I'm not aware of that being the case. With respect to merchant silicon
there a limited number of comon l3 switch asic building blocks which all
switch/router vendors can avail themselves of.

broadcom trident+ trident 2 and arad, intel fm6000, marvell prestera etc.

A
minimum of 24 port 10GigE switches (except for the occasional IBM
switch ) is 30x to 40x times that. Routers (BGP, MPLS, etc.) with
that more than just a couple 10GigEs are even more money, I'd assume.

a 64 port 10 or mixed 10/40Gb/s switch can forward more half a Tb/s
worth of 64byte packets, do so with cut-through forwarding and in a
thermal enevelope of 150 watts. device like that retail for ~20k, in
reality you need more than one. the equivalent gigabit product is 15 or
20% of the price.

you mention mpls support so that dictates appropriate support which is
available in some platforms and asics.

I thought vMX was going to save the day, but it's pricing for 10 gigs
of traffic (licensed by throughput and standard\advanced licenses) is
really about 5x - 10x what I'd be willing to pay for it.

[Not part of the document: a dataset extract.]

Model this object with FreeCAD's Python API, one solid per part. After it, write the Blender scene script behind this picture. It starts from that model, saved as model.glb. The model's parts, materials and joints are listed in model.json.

The servers capable of relatively high-end forwarding feats aren't free
either nor are the equivalent.

Haven't gotten a quote from AlcaLu yet.

Vyatta (last I checked, which was admittedly some time ago) doesn't
have MPLS.

The FreeBSD world can bring zero software cost and a stable platform,
but no MPLS.

mpls implementions have abundant ipr, which among other things prevents
practical merging with the linux kernel.

Hows convergence time on these mikrotik/ubiquity/etc units for a full table?

/kc

Depends on the hardware. 30 - 45 seconds for the higher end stuff? I'm not sure how long it is on an RB750 (list price of like $40). :wink:

Latvian grammar is.. somewhat unusual.

Just be glad the development team wasn't Finnish. :slight_smile:

(Sorry, I couldn't resist. :slight_smile:

A Maxxwave Routermxx MW-RM1300-i7 (x86 mikrotik router) pulls full tables
from two peers and converges in about 40 seconds.